Promover el rasgo positivo de la agresividad nos permite vivir con autenticidad, de tal forma que podamos respetar a los demás sin faltarnos el respeto a nosotros mismos. Por lo mismo, es necesario integrarla en nuestra personalidad para preservar nuestro espacio vital.
Por ejemplo, si un jefe exige a sus subordinados que realicen más tareas de las que les corresponde bajo amenaza de despido, es necesario que estos defiendan sus derechos y exijan con determinación y firmeza que se respete su contrato.
Más allá de su sesgo negativo, la agresividad abarca un amplio espectro de cualidades que, expresadas adecuadamente y en el contexto apropiado, pueden resultar muy útiles. Veamos un ejemplo:
“Si mi jefe me agrede verbalmente, en lugar de reprimir mi enojo, puedo optar por defenderme y expresarme con firmeza”. Así, evitaré trasladar mi enfado a otros ámbitos de mi vida y descargarme en personas que no forman parte del conflicto.
Desafortunadamente, la falta de gestión emocional a menudo nos lleva a desahogarnos con quienes tenemos más cerca. Reprimir la rabia hacia una persona o situación, muchas veces nos lleva a expresarla de forma descontrolada o a expresarla en otro contexto que consideramos más «seguro», dañando así nuestros vínculos.
Para integrar cualidades como la firmeza, la determinación y el coraje en nuestra personalidad, es fundamental estar en paz con nuestra historia de vida. De lo contrario, será muy difícil utilizarlas de forma equilibrada y asertiva en nuestro día a día.
Para ejercer aspectos de la agresividad de forma saludable, es necesario tener un equilibrio emocional sustentado por habilidades socioemocionales que incluyan empatía y compasión.

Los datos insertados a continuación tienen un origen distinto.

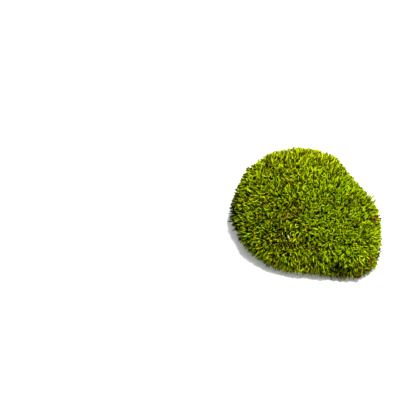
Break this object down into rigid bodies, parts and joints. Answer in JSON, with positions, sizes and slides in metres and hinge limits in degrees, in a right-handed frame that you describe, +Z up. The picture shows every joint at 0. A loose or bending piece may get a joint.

Esto es esencial, porque nos posibilita expresarla sin violencia, reconociendo la importancia de defendernos sin dañar a otros.
Es posible que la agresividad se manifieste de forma algo desproporcionada cuando comenzamos a trabajar en la integración de algunas de sus características. También es común sentir miedo de ser más firmes con los demás por no saber cómo hacerlo, pero no por ello debemos permitir que se rebasen nuestros límites.
Integrar una parte de la sombra en la personalidad también implica atravesar los juicios que tenemos hacia nosotros mismos. Esto conlleva que, inevitablemente, sintamos algo de culpa porque estamos transgrediendo antiguas creencias y desafiando a nuestro sistema familiar.
Al integrar conscientemente ciertos rasgos de la agresividad, estos pueden convertirse en un motor que impulse nuestra expresión, creatividad y determinación. Este cambio de perspectiva nos ayuda a afirmar nuestro espacio personal de manera saludable y a establecer relaciones más auténticas y respetuosas.
Cuando aprendemos a canalizar nuestra energía con sabiduría, no solo encontramos armonía en nuestra vida, sino que también dejamos una huella de autenticidad en el mundo que nos rodea. Es ahí donde la agresividad transformada en determinación se convierte en una fuerza poderosa para crecer y conectar profundamente.